>> Begin INFORMATION SUPPLIED

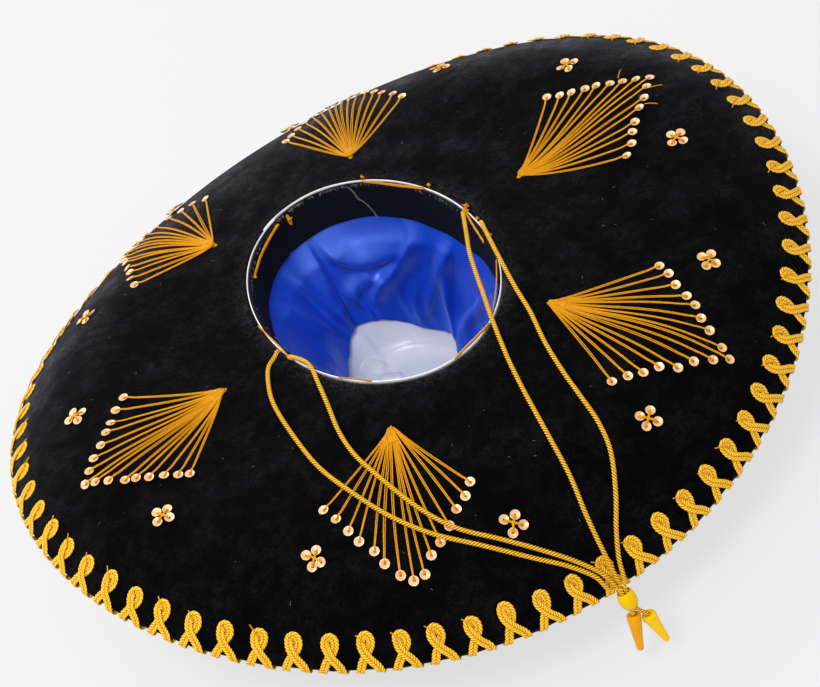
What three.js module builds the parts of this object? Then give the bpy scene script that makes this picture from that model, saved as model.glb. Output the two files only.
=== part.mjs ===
// A charro sombrero lying upside-down on its crown, in millimetres, +Z up, the ground at z = 0.
// +Y is the length of the head and X its width. The brim's underside and the head opening face up.
import * as THREE from 'three';
import { mergeVertices } from 'three/addons/utils/BufferGeometryUtils.js';

// Overall form
const CROWN_HEIGHT = 132; // from the crown's top, on the ground, to the plane of the head opening
const HEAD = { x: -4.4, y: 9.7, a: 78.1, b: 103 }; // head opening, an oval of 57 cm around
const CROWN_TOP = { x: -3, y: 6, a: 44, b: 55 };
const CROWN_TAPER = 1.6; // the wall stands steep at the opening and leans in towards the top
const RIM = { mean: 264.7, oval: 11.5 }; // brim radius: longest at the sides, shortest front and back

// The brim's curve: flat round the opening, then turned up towards the rim, most at front and back
const BRIM_FLAT = 119;
const BRIM_SPAN = 200;
const BRIM_BLEND = 0.05;
const BRIM_CURVE = { slope: 46.6, dish: -181.2, flare: 287.4, saddle: 54.9, lift: 26.1 };

// Thicknesses and the air left between layers
const VELVET = 1.2;
const CORE = 1.6;
const SHELL = 1.5;
const LINING = 0.6;
const AIR = 0.5;
const OUTER_GROWTH = 4.1; // crown cover's outer face, outside the opening's oval

// Embroidery
const FAN_CENTRE = { x: -2.1, y: 4.7 };
const FAN_APEX = 127.5;
const FAN_SIDE = { u: 178, v: 45.1 };
const FAN_TIP = 233.5;
const SEQUIN_RADIUS = 3.1;
const TRIM_LIFT = 1.3;
const TRIM_THICKNESS = 0.5;
const FLOWER_RING = 215;
const FLOWER_SWING = 16; // degrees either side of a fan's axis

// Rim braid
const LOOPS = 76;
const LOOP_REACH = 20;
const LOOP_NOTCH = 8;

// Cord, slider and cord tips
const CORD = 2.6;
const CORD_PACE = 0.55;
const STRAND = 1.5; // strand centres from the slider's axis, in a two by two bundle
const SLIDER = { radius: 5.65, half: 5.6, bore: 3.85 };
const SLIDER_CENTRE = new THREE.Vector3(-26.4, -261.6, CROWN_HEIGHT - 73.3);
const SLIDER_AXIS = new THREE.Vector3(0, -0.4, -0.9165).normalize();
const TIP = { base: 4.1, end: 1.75, length: 25, bore: 1.75, boreDepth: 6 };
const TIP_BASES = {
  left: new THREE.Vector3(-27.8, -265.1, CROWN_HEIGHT - 84.3),
  right: new THREE.Vector3(-20.4, -268.4, CROWN_HEIGHT - 88.4),
};
const TIP_DIRECTIONS = {
  left: new THREE.Vector3(-0.26, -0.3, -0.92).normalize(),
  right: new THREE.Vector3(0.13, -0.3, -0.95).normalize(),
};

const FINISHES = {
  velvet: { color: 0x0f0e12, roughness: 0.95, metalness: 0 },
  core: { color: 0x6d5f4c, roughness: 0.9, metalness: 0 },
  shell: { color: 0xdfe2e6, roughness: 0.35, metalness: 0 },
  satin: { color: 0x0b3fae, roughness: 0.35, metalness: 0 },
  band: { color: 0x14141f, roughness: 0.7, metalness: 0 },
  edge: { color: 0xececec, roughness: 0.4, metalness: 0 },
  thread: { color: 0xe89412, roughness: 0.6, metalness: 0 },
  sequin: { color: 0xf3c9a0, roughness: 0.25, metalness: 0.6 },
  braid: { color: 0xd9a024, roughness: 0.4, metalness: 0.7 },
  cord: { color: 0xe5aa22, roughness: 0.5, metalness: 0.4 },
  plastic: { color: 0xe8b400, roughness: 0.3, metalness: 0 },
};

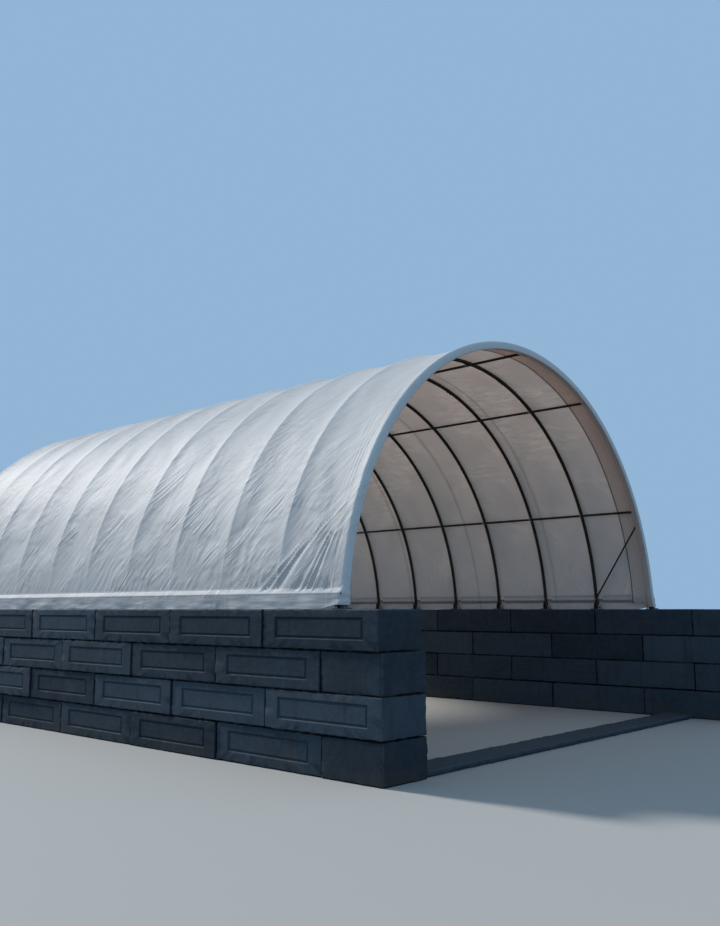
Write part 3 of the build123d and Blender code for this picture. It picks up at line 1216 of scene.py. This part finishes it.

>> End INFORMATION SUPPLIED

WHAT TO WORK ON: Copy out the lines in which the string "scene" appears.

FINISHED TASK:
What three.js module builds the parts of this object? Then give the bpy scene script that makes this picture from that model, saved as model.glb. Output the two files only.
Write part 3 of the build123d and Blender code for this picture. It picks up at line 1216 of scene.py. This part finishes it.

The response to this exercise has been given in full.